Interessante a passagem em que comenta a morte de galileus assassinados por Pilatos e a queda da torre de Siloé, afirmando que não eram mais pecadores do que os demais (Lc 13:1–5). Também no episódio do cego de nascença, à pergunta dos discípulos “Quem pecou, este ou seus pais?”, que ecoa diretamente o raciocínio dos amigos de Jó, o Mestre responde: “Nem ele pecou, nem seus pais” (Jo 9:3). Antes de qualquer explicação adicional, Ele desmonta a premissa acusatória da própria pergunta.

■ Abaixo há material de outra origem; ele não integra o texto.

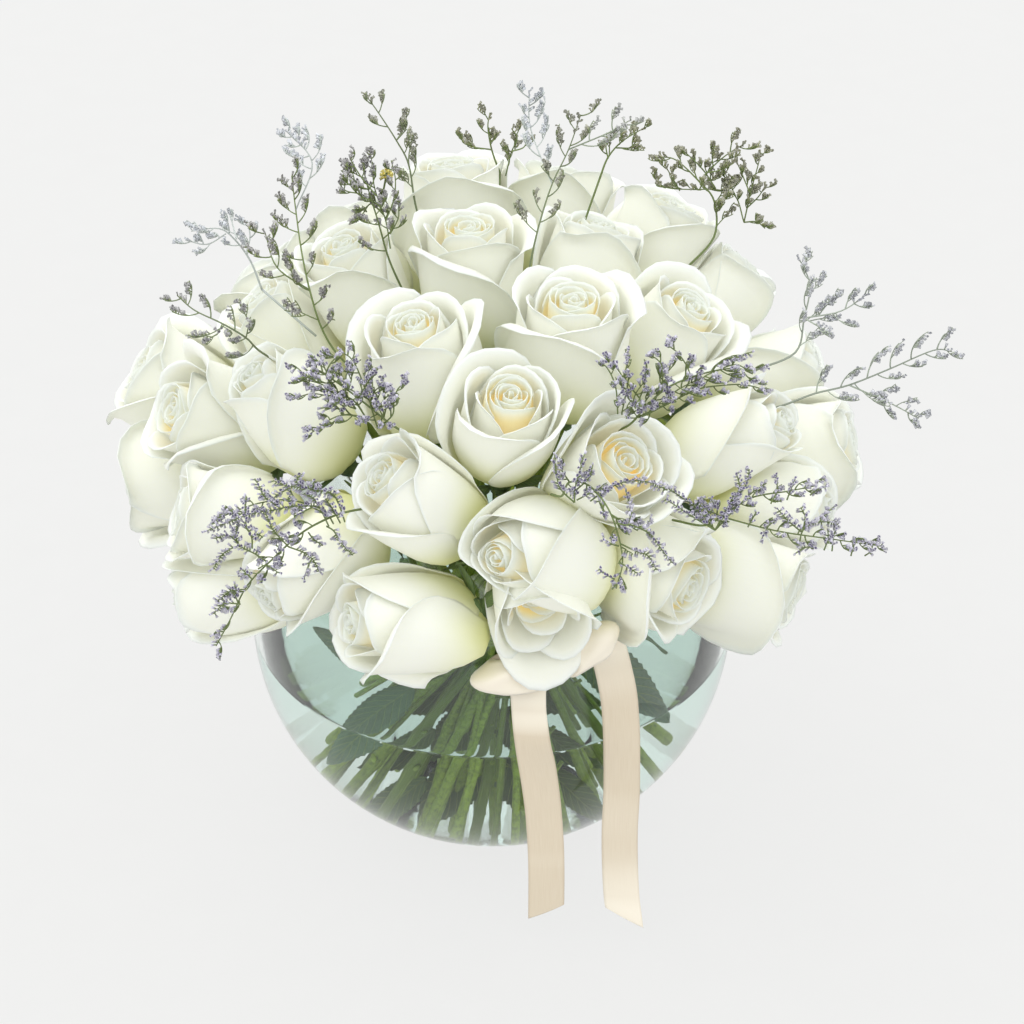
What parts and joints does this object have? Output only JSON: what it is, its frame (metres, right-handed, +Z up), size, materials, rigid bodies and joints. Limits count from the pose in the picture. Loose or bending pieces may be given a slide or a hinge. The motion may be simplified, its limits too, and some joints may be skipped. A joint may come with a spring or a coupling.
{
  "type": "rose bouquet in glass bowl",
  "caption": "Domed bunch of white roses and sea lavender on spiralled stems in a clear round glass bowl of water, with a satin ribbon bow whose tails hang to the table.",
  "frame": {"origin": "centre of the flat foot under the glass bowl, on the table", "axes": "+Z up; the ribbon's side faces -Y and is the front; +X is to the right seen from the front"},
  "size_m": [0.4238, 0.3695, 0.3885],
  "materials": {
    "clear_glass": "clear polished glass",
    "water": "clear water",
    "rose_petal": "soft satin petal",
    "rose_stem": "smooth waxy green stem",
    "sea_lavender": "dry papery calyces on wiry stalks",
    "satin_ribbon": "satin weave"
  },
  "bodies": {
    "root": {"glass_bowl": "clear_glass", "limonium_arching": "sea_lavender", "limonium_back_left": "sea_lavender", "limonium_back_right": "sea_lavender", "limonium_far_left": "sea_lavender", "limonium_far_right": "sea_lavender", "limonium_front_left": "sea_lavender", "limonium_front_right": "sea_lavender", "limonium_left_low": "sea_lavender", "limonium_left_tall": "sea_lavender", "limonium_right_high": "sea_lavender", "limonium_right_low": "sea_lavender", "limonium_top": "sea_lavender", "limonium_top_left": "sea_lavender", "ribbon_bow": "satin_ribbon", "ribbon_tail_left": "satin_ribbon", "ribbon_tail_right": "satin_ribbon", "rose_01": "rose_petal", "rose_02": "rose_petal", "rose_03": "rose_petal", "rose_04": "rose_petal", "rose_05": "rose_petal", "rose_06": "rose_petal", "rose_07": "rose_petal", "rose_08": "rose_petal", "rose_09": "rose_petal", "rose_10": "rose_petal", "rose_11": "rose_petal", "rose_12": "rose_petal", "rose_13": "rose_petal", "rose_14": "rose_petal", "rose_15": "rose_petal", "rose_16": "rose_petal", "rose_17": "rose_petal", "rose_18": "rose_petal", "rose_19": "rose_petal", "rose_20": "rose_petal", "rose_21": "rose_petal", "rose_22": "rose_petal", "rose_23": "rose_petal", "rose_24": "rose_petal", "rose_25": "rose_petal", "rose_26": "rose_petal", "rose_27": "rose_petal", "rose_28": "rose_petal", "rose_29": "rose_petal", "rose_30": "rose_petal", "rose_31": "rose_petal", "rose_32": "rose_petal", "rose_33": "rose_petal", "rose_34": "rose_petal", "rose_35": "rose_petal", "rose_36": "rose_petal", "rose_37": "rose_petal", "rose_38": "rose_petal", "rose_39": "rose_petal", "rose_40": "rose_petal", "rose_41": "rose_petal", "rose_stems": "rose_stem", "water": "water"}
  },
  "joints": []
}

A máxima “não julgueis, para não serdes julgados” (Mt 7:1) não constitui uma recomendação genérica de tolerância, mas uma ruptura consciente com a tradição de transformar o erro ou o sofrimento alheio em tribunal moral. Onde os amigos de Jó buscaram causas, Jesus oferece presença; onde imputaram culpa, Ele oferece misericórdia.
Sustentando a bandeira da caridade, o espírita de hoje também procura consolar o aflito com base nas suas certezas. Contudo, muitas vezes, determinadas generalizações levam-no a adotar a mesma postura dos amigos de Jó.

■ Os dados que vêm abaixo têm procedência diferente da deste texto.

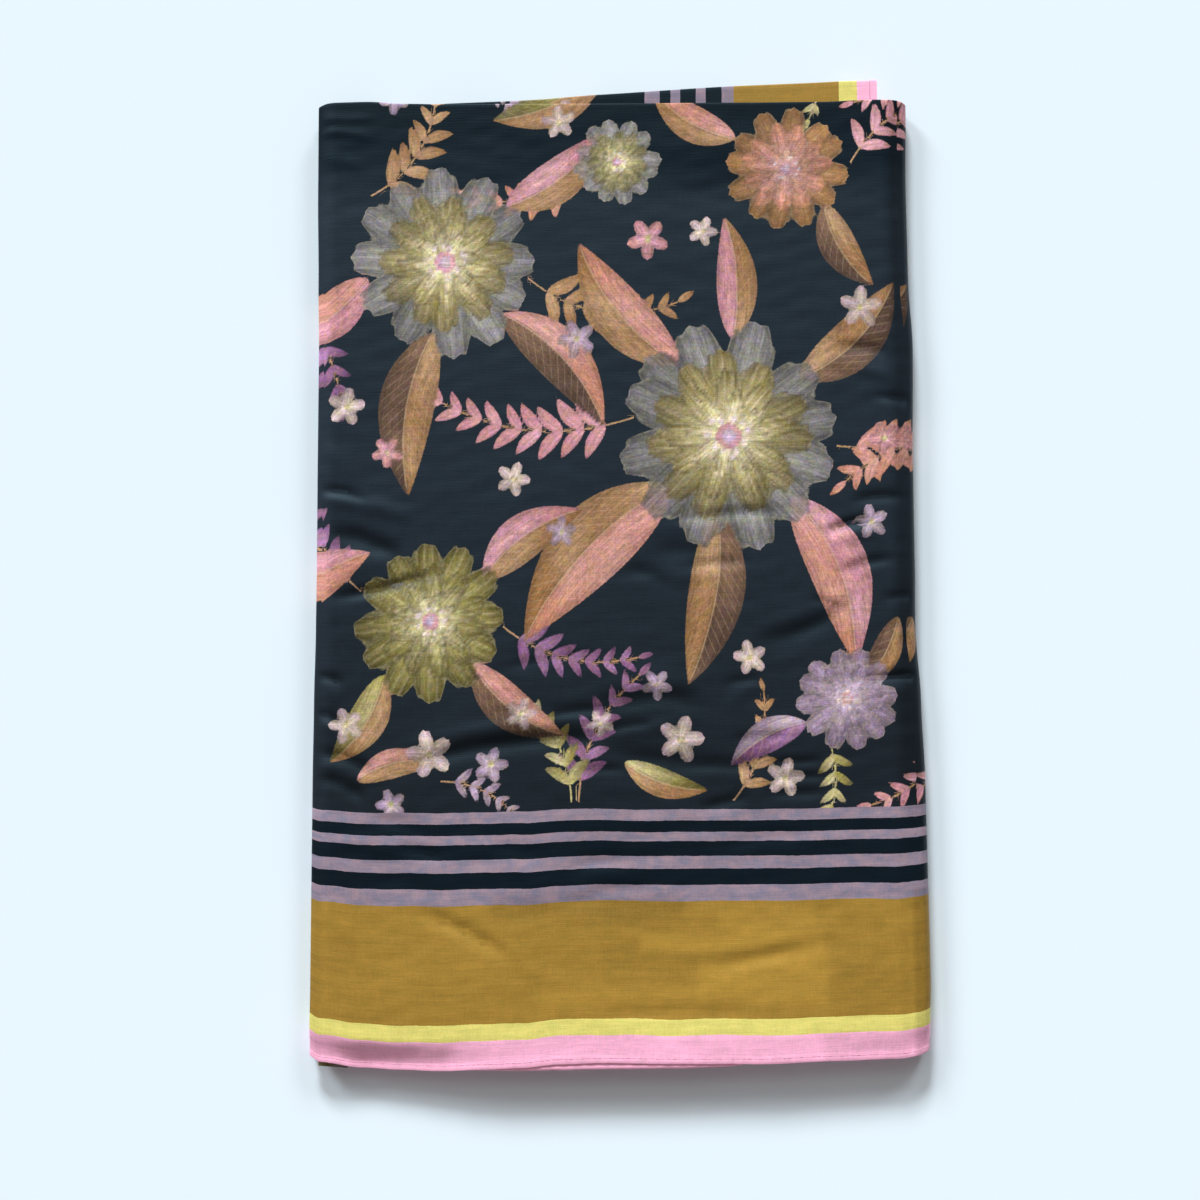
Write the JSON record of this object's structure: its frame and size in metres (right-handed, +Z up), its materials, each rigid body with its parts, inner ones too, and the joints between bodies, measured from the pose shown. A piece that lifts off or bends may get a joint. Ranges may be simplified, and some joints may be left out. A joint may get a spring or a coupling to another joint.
{
  "type": "folded sarong",
  "caption": "Light cotton sarong with a flower print and a striped border, folded into a flat packet and laid on its underside.",
  "frame": {"origin": "on the table under the middle of the folded packet's outline", "axes": "+X to the right fold, +Y to the top fold and away from the hems, +Z up from the table"},
  "size_m": [0.3169, 0.5169, 0.0174],
  "materials": {
    "printed_cotton": "matte plain weave",
    "hem_cotton": "matte plain weave",
    "border_cotton": "matte plain weave"
  },
  "bodies": {
    "root": {"shown_panel": "printed_cotton", "underside_panel": "printed_cotton", "folded_layers": "printed_cotton", "near_hem": "hem_cotton", "under_hem": "hem_cotton", "far_hem": "hem_cotton", "end_hem": "hem_cotton", "end_panel": "border_cotton"}
  },
  "joints": []
}
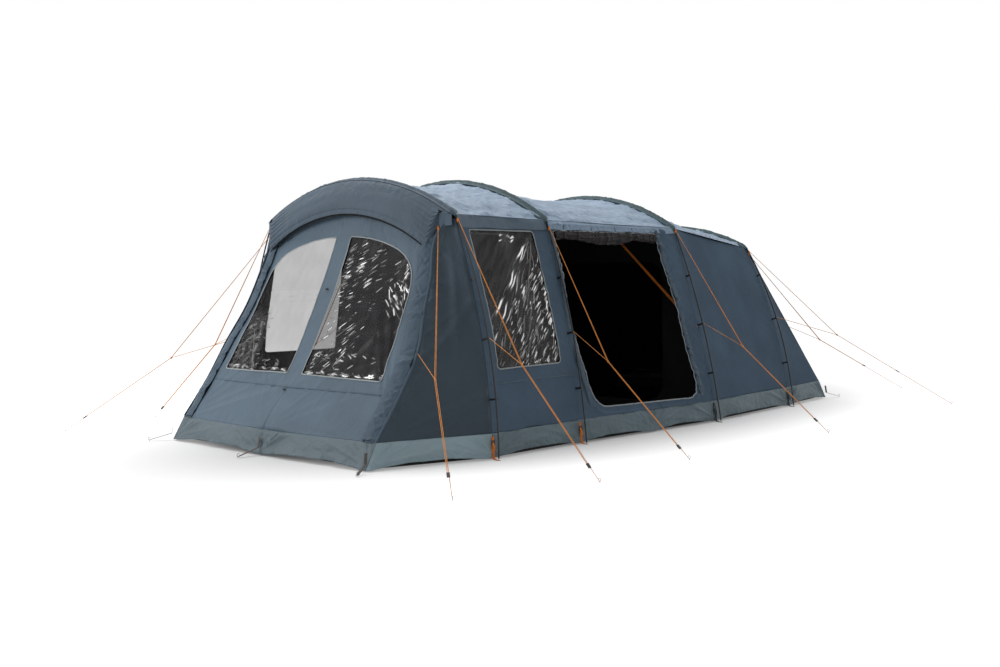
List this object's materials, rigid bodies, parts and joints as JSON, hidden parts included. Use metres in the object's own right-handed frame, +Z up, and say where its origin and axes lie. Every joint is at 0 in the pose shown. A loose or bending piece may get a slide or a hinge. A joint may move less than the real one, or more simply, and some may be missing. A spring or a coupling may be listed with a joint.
{
  "type": "tunnel tent",
  "caption": "Tunnel tent on arched poles with a leaning glazed front, rain hood, open side door, sloping tail, inner room and pegged guylines.",
  "frame": {"origin": "on the ground, in the middle of the groundsheet", "axes": "+X to the right seen from the front, -Y out of the front, +Z up"},
  "size_m": [5.091, 7.6406, 2.04],
  "materials": {
    "pole": "satin",
    "sleeve_cloth": "matte",
    "roof_cloth": "matte",
    "wall_cloth": "matte",
    "front_cloth": "matte",
    "hood_cloth": "matte",
    "window_film": "gloss",
    "band_cloth": "matte",
    "ground_cloth": "matte",
    "inner_cloth": "matte",
    "brace_webbing": "matte",
    "webbing": "matte",
    "guyline": "matte",
    "runner": "satin",
    "steel": "satin",
    "zip": "satin",
    "black_plastic": "satin"
  },
  "bodies": {
    "tent": {"brace_straps": "brace_webbing", "foot_buckles": "black_plastic", "foot_pins": "steel", "front_panel": "front_cloth", "front_wedges": "wall_cloth", "front_window_panes": "window_film", "groundsheet": "ground_cloth", "guy_pegs": "steel", "guyline_a_left": "guyline", "guyline_a_right": "guyline", "guyline_b_left": "guyline", "guyline_b_right": "guyline", "guyline_c_left": "guyline", "guyline_c_right": "guyline", "guyline_d_left": "guyline", "guyline_d_right": "guyline", "guyline_e_left": "guyline", "guyline_e_right": "guyline", "guyline_f_left": "guyline", "guyline_f_right": "guyline", "hem_band": "band_cloth", "hem_pegs": "steel", "hoop_1": "pole", "hoop_2": "pole", "hoop_3": "pole", "hoop_4": "pole", "inner_tent": "inner_cloth", "leg_clips": "black_plastic", "pole_sleeves": "sleeve_cloth", "rain_hood": "hood_cloth", "rear_panel": "wall_cloth", "rear_wedges": "wall_cloth", "roll_toggles": "black_plastic", "rolled_door": "wall_cloth", "roof_1": "roof_cloth", "roof_2": "roof_cloth", "roof_3": "roof_cloth", "side_window_panes": "window_film", "wall_1_left": "wall_cloth", "wall_1_right": "wall_cloth", "wall_2_left": "wall_cloth", "wall_2_right": "wall_cloth", "wall_3_left": "wall_cloth", "wall_3_right": "wall_cloth", "webbing": "webbing", "zip_tracks": "zip"},
    "runner_a_left": {"runner_a_left": "runner"},
    "runner_a_right": {"runner_a_right": "runner"},
    "runner_b_left": {"runner_b_left": "runner"},
    "runner_b_right": {"runner_b_right": "runner"},
    "runner_c_left": {"runner_c_left": "runner"},
    "runner_c_right": {"runner_c_right": "runner"},
    "runner_d_left": {"runner_d_left": "runner"},
    "runner_d_right": {"runner_d_right": "runner"},
    "runner_e_left": {"runner_e_left": "runner"},
    "runner_e_right": {"runner_e_right": "runner"},
    "runner_f_left": {"runner_f_left": "runner"},
    "runner_f_right": {"runner_f_right": "runner"},
    "zip_slider_left": {"zip_slider_left": "zip"},
    "zip_slider_right": {"zip_slider_right": "zip"}
  },
  "joints": [
    {"name": "runner_a_left_slide", "type": "slide", "parent": "tent", "child": "runner_a_left", "axis": [0.6509, 0.5197, 0.5534], "range_m": [0, 0.4]},
    {"name": "runner_a_right_slide", "type": "slide", "parent": "tent", "child": "runner_a_right", "axis": [-0.6509, 0.5197, 0.5534], "range_m": [0, 0.4]},
    {"name": "runner_b_left_slide", "type": "slide", "parent": "tent", "child": "runner_b_left", "axis": [0.7393, 0.1399, 0.6587], "range_m": [0, 0.4]},
    {"name": "runner_b_right_slide", "type": "slide", "parent": "tent", "child": "runner_b_right", "axis": [-0.7393, 0.1399, 0.6587], "range_m": [0, 0.4]},
    {"name": "runner_c_left_slide", "type": "slide", "parent": "tent", "child": "runner_c_left", "axis": [0.7682, 0.088, 0.6342], "range_m": [0, 0.4]},
    {"name": "runner_c_right_slide", "type": "slide", "parent": "tent", "child": "runner_c_right", "axis": [-0.7682, 0.088, 0.6342], "range_m": [0, 0.4]},
    {"name": "runner_d_left_slide", "type": "slide", "parent": "tent", "child": "runner_d_left", "axis": [0.7739, 0.03, 0.6326], "range_m": [0, 0.4]},
    {"name": "runner_d_right_slide", "type": "slide", "parent": "tent", "child": "runner_d_right", "axis": [-0.7739, 0.03, 0.6326], "range_m": [0, 0.4]},
    {"name": "runner_e_left_slide", "type": "slide", "parent": "tent", "child": "runner_e_left", "axis": [0.6575, -0.5451, 0.5201], "range_m": [0, 0.4]},
    {"name": "runner_e_right_slide", "type": "slide", "parent": "tent", "child": "runner_e_right", "axis": [-0.6575, -0.5451, 0.5201], "range_m": [0, 0.4]},
    {"name": "runner_f_left_slide", "type": "slide", "parent": "tent", "child": "runner_f_left", "axis": [0.1603, -0.9118, 0.378], "range_m": [0, 0.4]},
    {"name": "runner_f_right_slide", "type": "slide", "parent": "tent", "child": "runner_f_right", "axis": [-0.1603, -0.9118, 0.378], "range_m": [0, 0.4]},
    {"name": "zip_left_slide", "type": "slide", "parent": "tent", "child": "zip_slider_left", "axis": [0.012, 0.6016, 0.7987], "range_m": [0, 0.22]},
    {"name": "zip_right_slide", "type": "slide", "parent": "tent", "child": "zip_slider_right", "axis": [-0.012, 0.6016, 0.7987], "range_m": [0, 0.22]}
  ]
}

A Doutrina Espírita, corretamente compreendida, embora ofereça elementos para o entendimento das aflições humanas, não autoriza posturas como as dos amigos de Jó, já que ninguém tem acesso à trajetória espiritual do próximo. Atribuir causas reencarnatórias específicas ao sofrimento alheio constitui presunção grave, equivalente a falar em nome de Deus sem conhecimento, em evidente desvio do princípio da caridade, fora da qual não há salvação.